Из всех сотен деревень и сел, пройденных за время наступления и отступления, одно село в особенности осталось в памяти, а именно из-за его географического положения и из-за характера боев, обусловленных этими географическими особенностями села. В пересеченной местности поселения выбирают себе большей частью ложбинки, но данное село выбрало себе особенную ложбинку. Оно тянулось узкой длинной полосой, имея на юг и на север сравнительно узкие выходы горловины. Направо и налево, то есть на восток и запад, село было ограничено сплошными крутыми склонами. Вот это-то положение села и портило настроение командира батальона полковника Дьяконова. Полковник носил бороду, и мы иногда за глаза называли его «борода».

Задачей отряда было только занять село и оборонять его, но не продвигаться дальше. Пехота отряда с помощью нашего взвода сбила противника на буграх на востоке и на западе села и отогнала его. Все, что было советского в селе, дабы не быть отрезанными, стремглав вылетело из северной горловины. Бугры вокруг села были непроходимыми для артиллерии, и взвод в свою очередь быстрым темпом проскакал село, чтобы, пройдя северную горловину, поддержать огнем наступление своей пехоты.
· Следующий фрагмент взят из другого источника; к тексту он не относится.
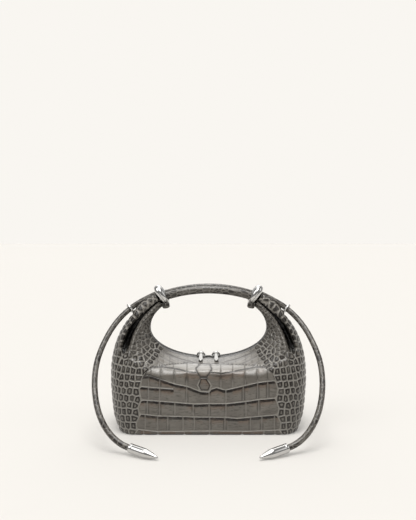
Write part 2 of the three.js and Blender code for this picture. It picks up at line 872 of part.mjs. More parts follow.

Через пару дней противник, собравшись с силами, повел наступление, сбил нашу пехоту на буграх и начал обход села. Взвод артиллерии стрелял до последней возможности, потом мчался по селу в южном направлении, дабы проскочить южную горловину. Такая свистопляска продолжалась несколько раз, и это «туда-сюда» определенно не нравилось командиру батальона полковнику Дьяконову. Видимо, он опасался потерять артиллерию и, как некоторую меру предосторожности, предложил вывести взвод батареи из села. Командующий батареи подполковник Стадницкий-Колен до это отклонил, главным образом из-за водопоя и кормежки коней.

Но прав был старый опытный полковник, командир батальона. Однажды на рассвете противник сбил наши заставы и почти закрыл южную горловину, а в селе взвод батареи стоял незапряженным. Взвод с трудом выбрался из села. Спас положение командир команды разведчиков батареи штабс-капитан Леонтьев Александр Михайлович. Он со своей командой конных разведчиков задержал противника. Вскоре общее наступление армии продолжалось, и село осталось позади.